AIM OF THE TASK: Within the listing below, locate all lines containing the word "This". Copy each one.

--- START ---

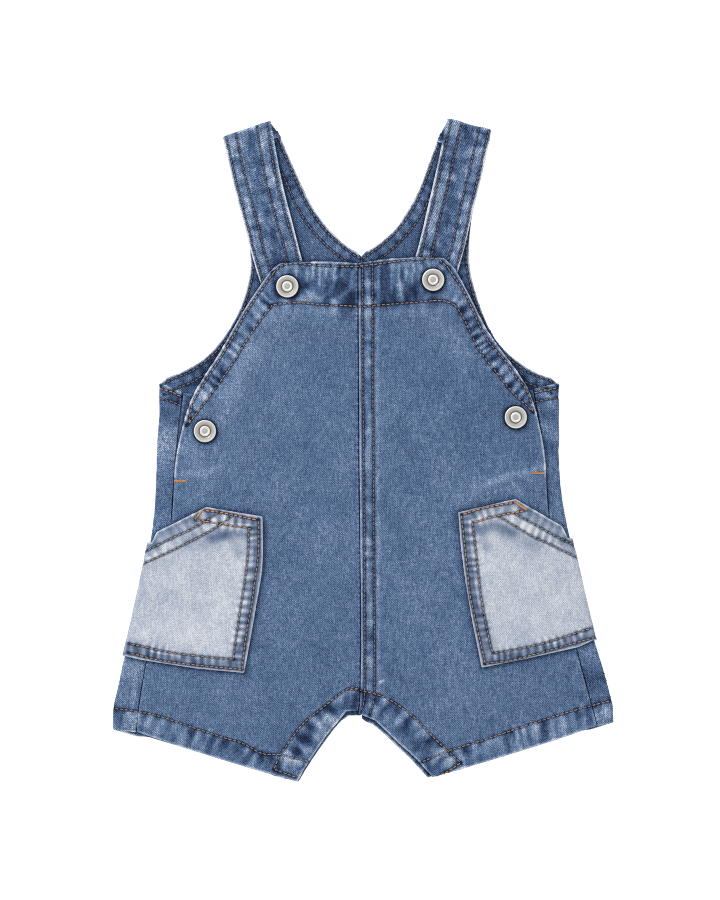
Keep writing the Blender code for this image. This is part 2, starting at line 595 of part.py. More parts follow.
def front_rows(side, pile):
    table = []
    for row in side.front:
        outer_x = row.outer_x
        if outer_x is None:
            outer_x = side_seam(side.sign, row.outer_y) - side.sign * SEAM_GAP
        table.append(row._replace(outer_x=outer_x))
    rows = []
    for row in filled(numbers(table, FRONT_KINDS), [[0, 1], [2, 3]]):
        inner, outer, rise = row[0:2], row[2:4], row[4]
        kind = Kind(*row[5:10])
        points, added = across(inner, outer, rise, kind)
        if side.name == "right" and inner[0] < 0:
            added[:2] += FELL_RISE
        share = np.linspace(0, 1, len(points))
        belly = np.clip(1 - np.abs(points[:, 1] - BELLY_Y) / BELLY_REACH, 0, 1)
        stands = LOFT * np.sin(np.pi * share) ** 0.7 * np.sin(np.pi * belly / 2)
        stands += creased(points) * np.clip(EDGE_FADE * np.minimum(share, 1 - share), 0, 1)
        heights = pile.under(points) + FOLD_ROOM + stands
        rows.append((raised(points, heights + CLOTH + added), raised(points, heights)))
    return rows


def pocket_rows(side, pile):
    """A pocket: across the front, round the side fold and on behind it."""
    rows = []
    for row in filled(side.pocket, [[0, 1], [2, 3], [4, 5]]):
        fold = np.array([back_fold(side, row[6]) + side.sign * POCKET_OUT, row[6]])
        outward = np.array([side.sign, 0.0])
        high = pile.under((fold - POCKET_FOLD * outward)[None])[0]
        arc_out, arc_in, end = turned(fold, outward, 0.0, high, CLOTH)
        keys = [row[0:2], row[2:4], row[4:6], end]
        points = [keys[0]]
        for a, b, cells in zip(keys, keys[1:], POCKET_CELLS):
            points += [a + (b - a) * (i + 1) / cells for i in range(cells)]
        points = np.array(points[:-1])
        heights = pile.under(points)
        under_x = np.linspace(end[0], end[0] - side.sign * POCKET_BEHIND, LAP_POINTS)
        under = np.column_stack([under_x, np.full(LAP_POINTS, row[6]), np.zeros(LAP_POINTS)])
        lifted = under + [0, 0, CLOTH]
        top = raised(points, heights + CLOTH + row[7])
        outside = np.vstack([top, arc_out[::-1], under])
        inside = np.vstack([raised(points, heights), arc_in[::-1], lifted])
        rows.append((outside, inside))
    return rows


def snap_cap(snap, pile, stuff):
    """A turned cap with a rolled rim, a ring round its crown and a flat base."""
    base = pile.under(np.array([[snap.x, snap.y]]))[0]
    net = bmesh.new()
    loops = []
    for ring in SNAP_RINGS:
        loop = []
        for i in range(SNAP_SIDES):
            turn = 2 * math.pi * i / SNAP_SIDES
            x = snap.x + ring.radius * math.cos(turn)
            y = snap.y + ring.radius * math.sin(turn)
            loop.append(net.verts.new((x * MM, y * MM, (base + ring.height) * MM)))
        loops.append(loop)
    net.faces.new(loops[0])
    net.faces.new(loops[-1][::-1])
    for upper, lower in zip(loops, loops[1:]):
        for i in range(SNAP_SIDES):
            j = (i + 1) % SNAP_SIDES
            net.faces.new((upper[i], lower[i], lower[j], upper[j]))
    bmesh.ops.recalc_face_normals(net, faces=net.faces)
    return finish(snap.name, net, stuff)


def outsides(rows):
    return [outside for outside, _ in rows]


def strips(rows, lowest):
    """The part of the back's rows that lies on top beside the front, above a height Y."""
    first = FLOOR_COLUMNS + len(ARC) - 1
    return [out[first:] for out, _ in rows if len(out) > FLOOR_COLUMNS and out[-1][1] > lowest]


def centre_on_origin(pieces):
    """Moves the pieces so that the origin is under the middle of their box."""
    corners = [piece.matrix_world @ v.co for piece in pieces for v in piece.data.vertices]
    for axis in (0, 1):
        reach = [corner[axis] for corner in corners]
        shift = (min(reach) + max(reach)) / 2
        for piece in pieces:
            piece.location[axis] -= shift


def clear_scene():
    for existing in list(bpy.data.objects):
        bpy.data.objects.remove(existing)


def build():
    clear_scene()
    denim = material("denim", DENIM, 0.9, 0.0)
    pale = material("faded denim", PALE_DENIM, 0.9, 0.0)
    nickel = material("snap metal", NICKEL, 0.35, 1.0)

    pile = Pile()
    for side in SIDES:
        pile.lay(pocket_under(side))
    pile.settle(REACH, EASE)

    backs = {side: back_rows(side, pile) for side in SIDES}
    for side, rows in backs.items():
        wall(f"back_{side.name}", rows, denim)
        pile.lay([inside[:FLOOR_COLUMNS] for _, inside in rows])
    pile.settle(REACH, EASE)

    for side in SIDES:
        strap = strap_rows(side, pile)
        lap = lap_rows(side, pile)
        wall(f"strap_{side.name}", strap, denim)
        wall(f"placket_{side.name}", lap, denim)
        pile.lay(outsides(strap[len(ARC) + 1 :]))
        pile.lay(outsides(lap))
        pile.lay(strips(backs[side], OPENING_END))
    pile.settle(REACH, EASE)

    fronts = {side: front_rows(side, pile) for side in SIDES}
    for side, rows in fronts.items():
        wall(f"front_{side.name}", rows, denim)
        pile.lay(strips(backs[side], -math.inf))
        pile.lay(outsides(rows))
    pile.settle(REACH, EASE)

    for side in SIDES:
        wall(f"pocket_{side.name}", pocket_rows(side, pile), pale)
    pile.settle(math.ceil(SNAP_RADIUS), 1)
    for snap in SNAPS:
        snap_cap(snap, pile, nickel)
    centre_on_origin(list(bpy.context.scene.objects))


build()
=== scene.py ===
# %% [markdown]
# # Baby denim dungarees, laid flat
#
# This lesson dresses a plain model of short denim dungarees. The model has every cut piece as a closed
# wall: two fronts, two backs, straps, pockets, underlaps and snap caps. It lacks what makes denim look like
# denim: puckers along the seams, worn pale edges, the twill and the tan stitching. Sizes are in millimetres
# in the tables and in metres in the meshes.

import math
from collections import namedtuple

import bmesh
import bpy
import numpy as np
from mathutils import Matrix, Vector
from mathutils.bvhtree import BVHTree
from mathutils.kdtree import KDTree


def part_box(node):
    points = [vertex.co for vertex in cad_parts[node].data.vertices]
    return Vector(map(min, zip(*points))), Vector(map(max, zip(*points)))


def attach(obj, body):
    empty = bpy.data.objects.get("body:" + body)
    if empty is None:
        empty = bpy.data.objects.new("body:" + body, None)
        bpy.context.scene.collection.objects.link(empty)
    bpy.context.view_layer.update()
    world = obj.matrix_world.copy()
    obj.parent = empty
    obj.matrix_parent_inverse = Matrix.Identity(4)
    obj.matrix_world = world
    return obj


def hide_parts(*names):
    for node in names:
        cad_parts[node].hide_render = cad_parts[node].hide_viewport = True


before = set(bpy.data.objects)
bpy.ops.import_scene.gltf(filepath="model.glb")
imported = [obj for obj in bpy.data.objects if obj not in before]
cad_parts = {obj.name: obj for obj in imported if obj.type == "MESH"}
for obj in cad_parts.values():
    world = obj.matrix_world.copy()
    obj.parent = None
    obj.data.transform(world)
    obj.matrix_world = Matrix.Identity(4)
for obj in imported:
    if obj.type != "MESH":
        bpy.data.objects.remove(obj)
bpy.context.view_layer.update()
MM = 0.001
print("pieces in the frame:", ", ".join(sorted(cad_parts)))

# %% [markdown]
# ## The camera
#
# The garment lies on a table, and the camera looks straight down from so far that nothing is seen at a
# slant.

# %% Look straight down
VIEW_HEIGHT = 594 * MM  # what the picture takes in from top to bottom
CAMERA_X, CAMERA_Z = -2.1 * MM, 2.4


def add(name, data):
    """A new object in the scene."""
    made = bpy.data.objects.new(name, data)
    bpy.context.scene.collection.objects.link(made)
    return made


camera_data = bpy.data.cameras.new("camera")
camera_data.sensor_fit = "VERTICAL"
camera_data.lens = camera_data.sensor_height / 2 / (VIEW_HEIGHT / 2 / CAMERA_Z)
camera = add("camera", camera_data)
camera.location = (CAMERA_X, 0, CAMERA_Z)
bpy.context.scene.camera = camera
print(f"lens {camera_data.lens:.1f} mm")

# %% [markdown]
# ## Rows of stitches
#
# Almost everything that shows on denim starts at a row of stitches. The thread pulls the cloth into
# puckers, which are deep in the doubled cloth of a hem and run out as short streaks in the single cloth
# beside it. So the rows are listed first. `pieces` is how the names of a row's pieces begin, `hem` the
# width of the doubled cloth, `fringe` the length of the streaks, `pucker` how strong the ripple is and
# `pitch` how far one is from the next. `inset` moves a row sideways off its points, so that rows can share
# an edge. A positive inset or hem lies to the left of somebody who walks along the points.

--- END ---

ANSWER IN FULL:
Keep writing the Blender code for this image. This is part 2, starting at line 595 of part.py. More parts follow.
# This lesson dresses a plain model of short denim dungarees. The model has every cut piece as a closed